Caitlin Murphy, a 2012-2014 Geophysical Laboratory Postdoctoral Fellow who received her Ph.D. from Caltech, presented a talk about her experience as an AIP-ASA Congressional Science Fellow in the United States Senate. 

Murphy, a recipient of AGU's 2013 Mineral and Rock Physics (MRP) Graduate Research Award, is an early-career scientist with broad interests and strong data analysis, organizational, and communication skills.  Her background is in both Earth Science and Materials Science, and she has extensive experience in high-pressure techniques, synchrotron and neutron scattering experiments, and innovative data analysis strategies.  Her passion for communicating science to diverse audiences, increasing diversity in STEM fields, and the relationship between scientific research and policy decisions led her to apply for a Congressional Science Fellowship. 

At the end of Murphy's Carnegie fellowship, she questioned whether or not academic research was for her.  She asked herself what she enjoyed about academia/research/science, and what she could live without. After weighing her love of quantitative measurements, teaching, communicating, and mentoring against the isolation of working alone in a lab on a narrow research topic, she decided to branch out and joined the 2014-2015 class of AAAS Science & Technology Policy Fellows. 

Murphy presented a summary of the 3 branches of the U.S. government:  Legislative, Executive, and Judicial, each vying for their own agendas to be passed.  The role of the Science & Technology Fellows is crucial in the fight for science.  Her training as a scientist equipped her with relevant skills, such as: 

  • critical thinking
  • self motivation
  • logical/methodical approaches to problems
  • need for proof
  • literature review
  • data analysis
  • numbers
  • processing/communicating

Murphy's science policy fellowship included working on Climate Change policy, the Keystone XL pipeline, and a broad energy bill that was crafted by the Senate Energy Committee. These experiences allowed her to help shape the discussion about how to advance a progressive, clean energy policy, which sends important market signals to the innovators, manufacturers, and distributors of clean energy technologies.

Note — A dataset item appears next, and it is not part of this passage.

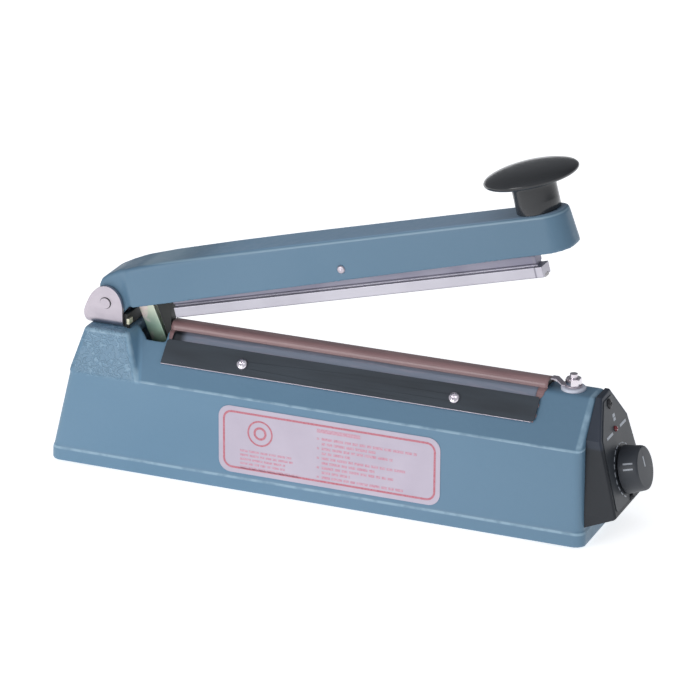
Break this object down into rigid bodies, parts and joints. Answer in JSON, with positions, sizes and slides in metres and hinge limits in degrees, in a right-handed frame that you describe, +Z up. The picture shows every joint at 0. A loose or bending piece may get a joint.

The fellowship also gave her the unique opportunity to interact with many elected officials and public servants, such as the Secretary of Energy, the Director of ARPA-E, and the Director of Argonne National Lab, to name a few. Finally, it helped her to develop several skills that are relevant both within and outside academia:

  • negotiation
  • compromise
  • fast-paced working
  • multitasking
  • how to communicate with non-scientists
  • how the federal government works

Following her year as a Congressional Science Fellow in the office of Senator Al Franken, she is now transitioning to the Department of Energy (DOE) as an AAAS Science & Technology Policy Fellow in the Office of Energy Policy & Systems Analysis.  There, she will collaborate with DOE National Labs and the private sector on a wide range of policy areas related to climate change, the environment, and energy efficiency.

Murphy suggested that those who are interested should think about applying for a AAAS Science & Technology Policy fellowship before moving on to a permanent academic position. Her Powerpoint presentation is attached.